* [Request]:
Every line from the beginning of the records below up to the one holding "the two handles" should be quoted exactly; leave out the rest.

## Begin Materials provided

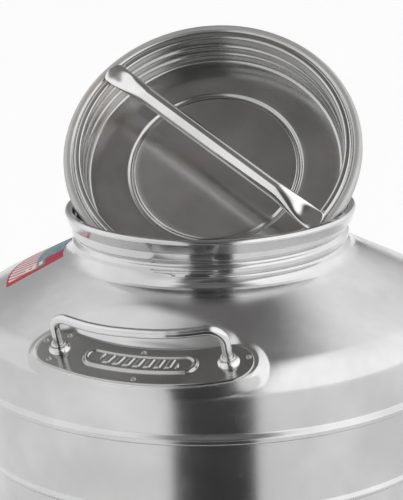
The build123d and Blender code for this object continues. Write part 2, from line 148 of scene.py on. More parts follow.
class HandleSizes(bpy.types.PropertyGroup):
    """Sizes of the two handles and their seats."""

    seat_tilt: angle("Seat tilt", "How far a seat leans outwards", 24.0)
    seat_inset: length("Seat inset", "Skirt to the middle of a seat", 0.01395)
    seat_sink: length("Seat sink", "Depth of a seat below the shoulder line", 0.00505)
    seat_margin: length("Seat margin", "Seat standing out round the plate", 0.0024)
    pocket_reach: length("Pocket reach", "Seat middle to the far edge of the pocket", 0.048)
    pocket_spread: length("Pocket spread", "How much wider the pocket is than the legs", 0.0012)
    corner_fall: length("Corner fall", "Pocket's corners short of its far edge", 0.008)
    pocket_dip: length("Pocket dip", "Dip of the pocket behind the plate", 0.0022)
    wall_inside: length("Wall inside", "Run of a seat's wall inside its outline", 0.0016)
    wall_outside: length("Wall outside", "Run of a seat's wall outside its outline", 0.0045)
    pad_run: length("Pad run", "Extra run of the pad's wall at its ends", 0.0052)
    pad_depth: length("Pad depth", "Depth below a seat where its pad fades out", 0.0105)
    plate_arc: length("Plate arc", "Radius of the plate's middle line", 0.166)
    plate_width: length("Plate width", "Width of the plate", 0.0322)
    plate_sheet: length("Plate sheet", "Thickness of the plate", 0.0012)
    edge_round: length("Edge round", "Rounding of the plate's edge", 0.0008)
    leg_angle: angle("Leg angle", "Plate middle to each leg, round its arc", 20.0)
    badge_angle: angle("Badge angle", "Plate middle to the badge's end centres", 10.4)
    badge_width: length("Badge width", "Width of the raised badge", 0.017)
    badge_rise: length("Badge rise", "Height of the raised badge", 0.0019)
    badge_offset: length("Badge offset", "Badge line above the plate's middle line", 0.0016)
    field_inset: length("Field inset", "Badge edge to its sunk field", 0.0034)
    field_depth: length("Field depth", "Depth of the badge's sunk field", 0.0009)
    bar_spacing: length("Bar spacing", "Distance between the badge's slanted bars", 0.0068)
    bar_rise: length("Bar rise", "Height of the slanted bars", 0.0010)
    rod: length("Rod", "Diameter of the handle rod", 0.0063)
    grip_height: length("Grip height", "Seat to the middle of the rod", 0.030)
    grip_bend: length("Grip bend", "Bend of the rod above each leg", 0.012)
    bow_share: share("Bow share", "Share of the leg spacing between the bow's corners", 0.39)
    bow_front: length("Bow front", "Bow's corners in front of the middle line", 0.0005)
    collar_foot: length("Collar foot", "Radius of a collar at its foot", 0.0071)
    collar_head: length("Collar head", "Radius of a collar at its lip", 0.0047)
    collar_height: length("Collar height", "Height of the collars round the legs", 0.0054)
    collar_round: length("Collar round", "Rounding of a collar's lip", 0.0005)
    nugget_inset: length("Nugget inset", "Plate edge to the middle spot welds", 0.004)


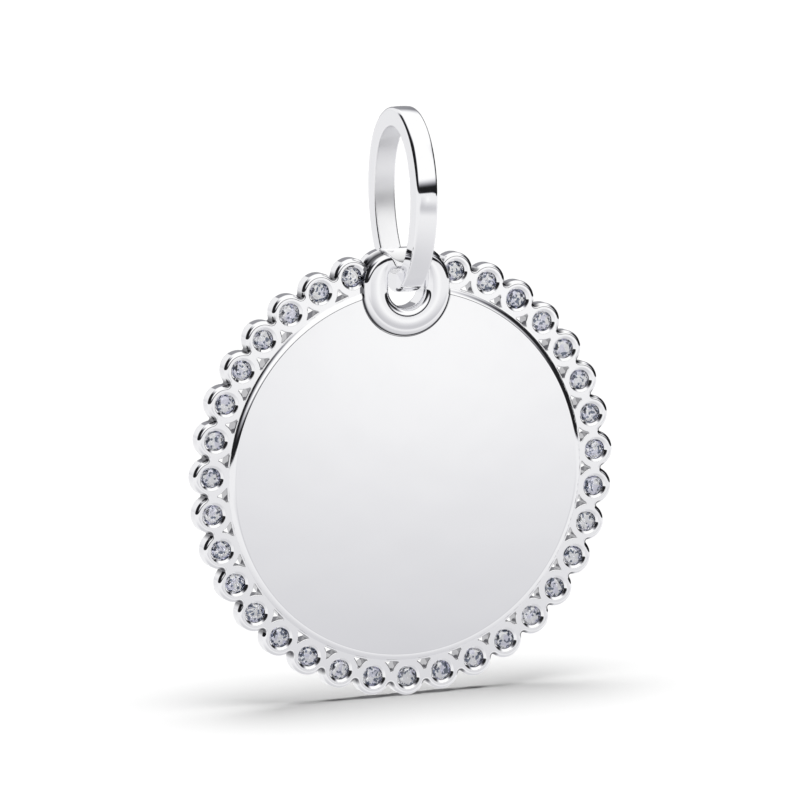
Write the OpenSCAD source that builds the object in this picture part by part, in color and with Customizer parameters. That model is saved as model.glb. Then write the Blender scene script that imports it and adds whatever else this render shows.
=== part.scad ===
// Disc pendant: a polished plate in a rim of round bezels, each holding a
// brilliant-cut stone, hung by a cast eyelet from an oval bail.
// The origin is the inside top of the bail, +Z is up and the front faces -Y.

/* [Rim] */
// Places round the rim at an even pitch, two of them taken by the eyelet
rim_places = 35; // [25:2:41]
// Outer diameter of one bezel
bezel_d = 1.86; // [1.7:0.02:2.2]
// How far neighbouring bezels run into each other
bezel_lap = 0.013; // [0.005:0.001:0.04]
// Thickness of the rim, front to back
rim_t = 0.85; // [0.8:0.05:1.2]
// Chamfer on the front edge of a bezel
bezel_edge = 0.1; // [0.04:0.02:0.14]
// Radial height of the web that joins two bezels
web_h = 0.55; // [0.4:0.05:0.7]
// Width of that web
web_w = 0.2; // [0.15:0.05:0.3]

/* [Plate] */
// How far the edge of the plate runs into the bezels
plate_lap = 0.06; // [0.03:0.01:0.09]
// How far its polished face stands out in front of the bezels
face_rise = 0.15; // [0.1:0.01:0.2]
// How far that face stays inside the edge of the plate
face_inset = 0.08; // [0.04:0.01:0.1]
// Radius to which the edge of the face rolls off
roll_r = 1.2; // [1:0.1:2]
// Width of that rolled edge
roll_w = 0.35; // [0.2:0.05:0.4]

/* [Stones] */
// Diameter of a stone at its girdle
stone_d = 1; // [0.8:0.05:1.1]
// Diameter across the corners of its table
table_d = 0.6; // [0.45:0.05:0.65]
// Height of the crown, from girdle to table
crown_h = 0.16; // [0.1:0.01:0.2]
// Height of the girdle
girdle_h = 0.03; // [0.02:0.01:0.05]
// Depth of the pavilion, from girdle to point
pavilion_h = 0.43; // [0.38:0.01:0.46]
// How far the table lies below the front of its bezel
table_sink = 0.06; // [0.02:0.01:0.1]
// Clearance all round a stone in its seat
stone_gap = 0.03; // [0.02:0.01:0.04]
// How much wider the mouth of a recess is than its seat
mouth_flare = 0.14; // [0.06:0.02:0.2]
// Diameter of the hole behind a stone
back_hole_d = 0.5; // [0.3:0.05:0.6]

/* [Eyelet] */
// Clear width of the eyelet
eye_hole_d = 1.9; // [1.8:0.05:2.1]
// Clearance between the eyelet and the stones beside it
eye_gap = 0.025; // [0.02:0.005:0.1]
// Height of the square upper half of its opening
window_h = 1; // [0.9:0.02:1.1]
// Radius of the upper corners of that opening
window_corner_r = 0.3; // [0.1:0.05:0.5]
// How far the centre of the eyelet lies inside the edge of the plate
eye_inset = 0.19; // [0:0.01:0.4]
// How far the eyelet stands out behind the rim
eye_proud = 0.025; // [0.01:0.005:0.1]
// How much is filed off the top of the eyelet
eye_flat = 0.34; // [0.1:0.02:0.4]
// Radius of the scoop in the front of its top, where the bail swings
scoop_r = 1.2; // [0.9:0.05:1.3]
// Height of the metal under the scoop
scoop_floor = 0.3; // [0.2:0.02:0.4]
// Thickness of the metal behind the scoop
scoop_wall = 0.6; // [0.5:0.05:0.7]
// Radius of the rounded shoulder behind each side of its top
shoulder_r = 0.5; // [0.35:0.05:0.6]
// How far a shoulder stays inside the side of the eyelet
shoulder_inset = 0.38; // [0.2:0.02:0.5]
// How far a shoulder stays under the top of the eyelet
shoulder_drop = 0.13; // [0.06:0.01:0.2]

/* [Bail] */
// Height of the bail over all
bail_h = 9.2; // [8:0.1:12]
// Depth of the bail over all, front to back
bail_d = 6.5; // [5.6:0.1:8]
// Thickness of its band, from inside to outside
bail_t = 0.95; // [0.8:0.05:1]
// Width of its band
bail_w = 1.1; // [0.8:0.05:1.2]
// How much fuller the oval is above its middle, as a share
bail_fullness = 0.08; // [0:0.01:0.12]
// Clearance under the top of the eyelet, in which the bail turns
bail_gap = 0.26; // [0.24:0.02:0.3]

/* [Hidden] */
$fn = 64;
// Overrun of a cut past the face that it starts from; a raised part runs in by half of it
cut_over = 0.05;
// Steps in the arc of the rolled edge, and sides of the oval
roll_steps = 6;
oval_sides = 72;
// Faces round the crown, and the places of its inner corners
crown_sides = 8;
star_share = 0.5;
lower_share = 0.25;

stone_n = rim_places - 2;
first_place = -(stone_n - 1) / 2;
rim_pitch = 360 / rim_places;
bezel_r = bezel_d / 2;
ring_r = (bezel_r - bezel_lap / 2) / sin(rim_pitch / 2);
plate_r = ring_r - bezel_r + plate_lap;
face_r = plate_r - face_inset;

stone_r = stone_d / 2;
table_r = table_d / 2;
girdle_top = table_sink + crown_h;
girdle_low = girdle_top + girdle_h;
stone_tip = girdle_low + pavilion_h;
seat_r = stone_r + stone_gap;
back_hole_r = back_hole_d / 2;

eye_rise = plate_r - eye_inset;
// From the centre of the eyelet to the first stone on either side of it
eye_angle = 180 + first_place * rim_pitch;
eye_to_stone = norm([ring_r * sin(eye_angle), ring_r * cos(eye_angle) - eye_rise]);
eye_r = eye_to_stone - stone_r - eye_gap;
eye_bar_r = (eye_r - eye_hole_d / 2) / 2;
eye_path_r = eye_r - eye_bar_r;
eye_mid = rim_t + eye_proud - eye_bar_r;
eye_top = eye_r - eye_flat;
scoop_back = rim_t + eye_proud - scoop_wall;

bail_mid_z = bail_t - bail_h / 2;
bail_low_z = bail_t * 2 - bail_h;
eye_z = bail_low_z + bail_gap - window_h;
disc_z = eye_z - eye_rise;

function stone_name(i) = str("stone_", i < 10 ? "0" : "", i);

// Turns what stands along +Z round to lie along +Y, from front to back
module front_to_back() {
    rotate([-90, 0, 0]) children();
}

// The frame of the disc: its centre, with the fronts of the bezels at y = 0
module on_disc() {
    translate([0, -eye_mid, disc_z]) children();
}

// The frame of one place on the rim, counted from the bottom
module at_place(k) {
    rotate([0, -k * rim_pitch, 0]) translate([0, 0, -ring_r]) children();
}

module plate_blank() {
    front_to_back() cylinder(r = plate_r, h = rim_t);
}

module bezel_blank() {
    front_to_back() {
        cylinder(r1 = bezel_r - bezel_edge, r2 = bezel_r, h = bezel_edge);
        translate([0, 0, bezel_edge]) cylinder(r = bezel_r, h = rim_t - bezel_edge);
    }
}

module web() {
    translate([-web_w / 2, bezel_edge, -web_h / 2]) cube([web_w, rim_t - bezel_edge, web_h]);
}

// The polished face, which stands out a little and rolls off at its edge
module face() {
    roll = [for (i = [0 : roll_steps])
        let (a = asin(roll_w / roll_r) * i / roll_steps)
        [face_r - roll_w + roll_r * sin(a), roll_r * (1 - cos(a)) - face_rise]];
    front_to_back() rotate_extrude() polygon(concat(
        [[0, cut_over / 2], [0, -face_rise]], roll, [[face_r, cut_over / 2]]));
}

// A recess that narrows to the girdle, a cone for the pavilion and a hole
module stone_seat() {
    flare = mouth_flare / 2 / girdle_top;
    cone_end = girdle_low + stone_gap + (seat_r - back_hole_r) * pavilion_h / stone_r;
    front_to_back() rotate_extrude() polygon([
        [0, -cut_over],
        [seat_r + flare * (girdle_top + cut_over), -cut_over],
        [seat_r, girdle_top],
        [seat_r, girdle_low + stone_gap],
        [back_hole_r, cone_end],
        [back_hole_r, rim_t + cut_over],
        [0, rim_t + cut_over]]);
}

// Clears the plate out of the middle of the eyelet
module eyelet_opening() {
    translate([0, -face_rise - cut_over, eye_rise])
        front_to_back() cylinder(r = eye_path_r, h = rim_t + face_rise + 2 * cut_over);
}

module shoulder(side) {
    translate([side * (eye_r - shoulder_inset - shoulder_r), eye_mid,
        eye_top - shoulder_drop - shoulder_r])
        front_to_back() cylinder(r = shoulder_r, h = rim_t - eye_mid);
}

// The square upper half of the opening, through the whole bar
module window() {
    half_w = eye_hole_d / 2;
    front = eye_mid - eye_bar_r - cut_over;
    depth = 2 * (eye_bar_r + cut_over);
    translate([-half_w, front, 0]) cube([2 * half_w, depth, window_h - window_corner_r]);
    translate([window_corner_r - half_w, front, 0])
        cube([2 * (half_w - window_corner_r), depth, window_h]);
    for (side = [-1, 1])
        translate([side * (half_w - window_corner_r), front, window_h - window_corner_r])
            front_to_back() cylinder(r = window_corner_r, h = depth);
}

module scoop() {
    front = eye_mid - eye_bar_r - cut_over;
    translate([0, front, window_h + scoop_floor + scoop_r])
        front_to_back() cylinder(r = scoop_r, h = scoop_back - front);
}

// A ring of round bar, with its opening squared and its top filed flat and
// scooped out in front, and a shoulder behind each side
module eyelet() {
    translate([0, 0, eye_rise]) difference() {
        union() {
            translate([0, eye_mid, 0]) front_to_back() rotate_extrude()
                translate([eye_path_r, 0]) circle(r = eye_bar_r);
            for (side = [-1, 1]) shoulder(side);
        }
        window();
        scoop();
        translate([-eye_r, eye_mid - 2 * eye_bar_r, eye_top])
            cube([2 * eye_r, 4 * eye_bar_r, 2 * eye_bar_r]);
    }
}

// Plate, rim and eyelet, cast and soldered as one solid
module medallion() {
    color("silver") on_disc() union() {
        difference() {
            union() {
                plate_blank();
                face();
                for (i = [0 : stone_n - 1]) at_place(first_place + i) bezel_blank();
                for (i = [0 : stone_n - 2]) at_place(first_place + i + 0.5) web();
            }
            eyelet_opening();
            for (i = [0 : stone_n - 1]) at_place(first_place + i) stone_seat();
        }
        eyelet();
    }
}

// An oval that is fuller above its middle
function oval(half_d, half_h) = [for (i = [0 : oval_sides - 1])
    let (a = 360 * i / oval_sides)
    [half_d * cos(a) * (1 + bail_fullness * sin(a)), half_h * sin(a)]];

module bail() {
    color("silver") translate([0, 0, bail_mid_z]) rotate([90, 0, 90])
        linear_extrude(height = bail_w, center = true) difference() {
            polygon(oval(bail_d / 2, bail_h / 2));
            polygon(oval(bail_d / 2 - bail_t, bail_h / 2 - bail_t));
        }
}

// A ring of points at one depth, the first one turned by a share of a step
function facet_ring(r, depth, n, turn = 0) = [for (i = [0 : n - 1])
    let (a = 360 * (i + turn) / n) [r * sin(a), depth, r * cos(a)]];

// A round brilliant: table, stars, kites, halves and girdle above, and
// halves and mains that meet in a point below
module brilliant() {
    n = crown_sides;
    half = cos(180 / n);
    star_r = table_r * half + star_share * (stone_r - table_r * half);
    star_depth = table_sink + crown_h * (star_r * half - table_r) / (stone_r - table_r);
    lower_r = stone_r * lower_share;
    lower_depth = stone_tip - pavilion_h * lower_share * half;
    points = concat(
        facet_ring(table_r, table_sink, n),
        facet_ring(star_r, star_depth, n, 0.5),
        facet_ring(stone_r, girdle_top, 2 * n),
        facet_ring(stone_r, girdle_low, 2 * n),
        facet_ring(lower_r, lower_depth, n, 0.5),
        [[0, stone_tip, 0]]);
    star = n;
    girdle = 2 * n;
    under = 4 * n;
    lower = 6 * n;
    tip = 7 * n;
    faces = concat(
        [[for (i = [0 : n - 1]) i]],
        [for (i = [0 : n - 1]) [i, star + i, (i + 1) % n]],
        [for (i = [0 : n - 1]) [i, star + (i + n - 1) % n, girdle + 2 * i, star + i]],
        [for (i = [0 : n - 1], s = [0, 1])
            [star + i, girdle + 2 * i + s, girdle + (2 * i + 1 + s) % (2 * n)]],
        [for (j = [0 : 2 * n - 1])
            [girdle + j, under + j, under + (j + 1) % (2 * n), girdle + (j + 1) % (2 * n)]],
        [for (i = [0 : n - 1], s = [0, 1])
            [lower + i, under + (2 * i + 1 + s) % (2 * n), under + 2 * i + s]],
        [for (i = [0 : n - 1]) [tip, lower + i, under + 2 * i, lower + (i + n - 1) % n]]);
    polyhedron(points = points, faces = faces);
}

module stone(i) {
    color("aliceblue") on_disc() at_place(first_place + i - 1) brilliant();
}

medallion();
bail();
for (i = [1 : stone_n]) stone(i);
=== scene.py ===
import bmesh
import bpy
import numpy as np
from mathutils import Matrix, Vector
from mathutils.geometry import delaunay_2d_cdt


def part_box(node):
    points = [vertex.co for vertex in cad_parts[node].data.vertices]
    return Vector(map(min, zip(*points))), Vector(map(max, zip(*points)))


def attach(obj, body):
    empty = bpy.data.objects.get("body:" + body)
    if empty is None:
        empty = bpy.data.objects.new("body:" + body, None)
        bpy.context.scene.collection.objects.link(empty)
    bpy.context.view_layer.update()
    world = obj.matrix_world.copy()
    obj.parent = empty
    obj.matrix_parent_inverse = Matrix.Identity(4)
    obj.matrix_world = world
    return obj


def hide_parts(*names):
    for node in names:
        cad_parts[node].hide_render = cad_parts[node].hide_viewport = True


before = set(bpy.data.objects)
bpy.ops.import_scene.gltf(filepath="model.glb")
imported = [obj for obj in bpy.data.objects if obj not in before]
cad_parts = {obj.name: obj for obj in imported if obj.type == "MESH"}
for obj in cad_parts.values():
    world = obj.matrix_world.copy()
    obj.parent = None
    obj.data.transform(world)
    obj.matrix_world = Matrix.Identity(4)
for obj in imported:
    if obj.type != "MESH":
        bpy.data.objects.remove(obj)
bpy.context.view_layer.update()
print("frame loaded:", len(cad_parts), "nodes")

millimetre = 0.001  # Blender counts in metres, and the lengths below are in millimetres
stoneNames = sorted(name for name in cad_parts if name.startswith("stone_"))


def boxOf(node):  # lowest and highest corner of a solid of the frame
    return [np.array(corner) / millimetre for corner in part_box(node)]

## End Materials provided

* [Written answer]:
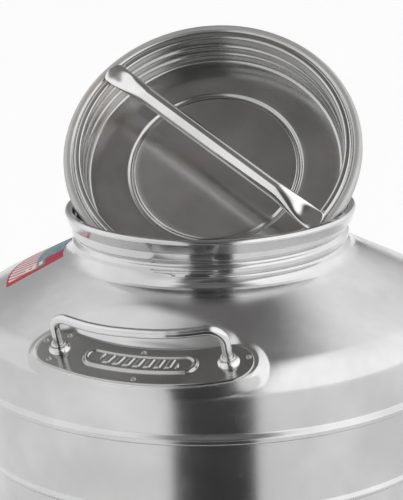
The build123d and Blender code for this object continues. Write part 2, from line 148 of scene.py on. More parts follow.
class HandleSizes(bpy.types.PropertyGroup):
    """Sizes of the two handles and their seats."""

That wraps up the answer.